One pattern stands out. Much of the connective work runs through a “middle-out” space—local NGOs, city and regional authorities, research groups, alliances, and businesses. These actors translate international goals into practical work and, when linked well, carry grounded insights upward. At the same time, ties to national biodiversity strategies, or National Biodiversity Strategies and Action Plans, are thin, which weakens the vertical pathway between local efforts and national targets.

Set against this, the current policy moment gives the findings added relevance. Countries are now moving from promises to practice under the Kunming–Montreal Global Biodiversity Framework (KMGBF), the global plan adopted in 2022 to halt and reverse biodiversity loss by 2030. The map points to where momentum can be built: strengthening middle-out connections and stitching them more tightly to national planning, so efforts add up across levels.

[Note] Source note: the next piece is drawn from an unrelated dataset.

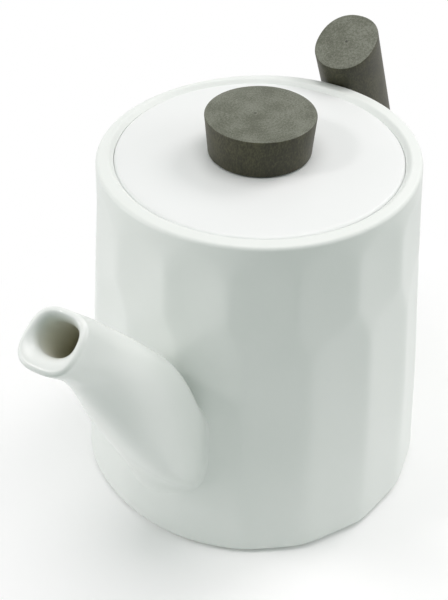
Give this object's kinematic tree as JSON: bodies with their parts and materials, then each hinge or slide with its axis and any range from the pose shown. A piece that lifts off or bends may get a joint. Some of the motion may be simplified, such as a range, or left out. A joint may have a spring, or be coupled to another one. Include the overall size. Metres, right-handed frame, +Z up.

These signals also resonate with work already underway at the Wyss Academy: long-term collaborations in diverse places, attention to how decisions are made, and a steady flow of grounded evidence into the arenas where policy is shaped. Emphasis on the middle-out space points to practical routes for carrying tested approaches beyond pilot sites and into national processes over time.
The map is a snapshot and will evolve, but it clarifies where governance already connects and where small, well-placed links could unlock larger change. If those links are built, grounded efforts are more likely to add up to national progress and, ultimately, to global outcomes.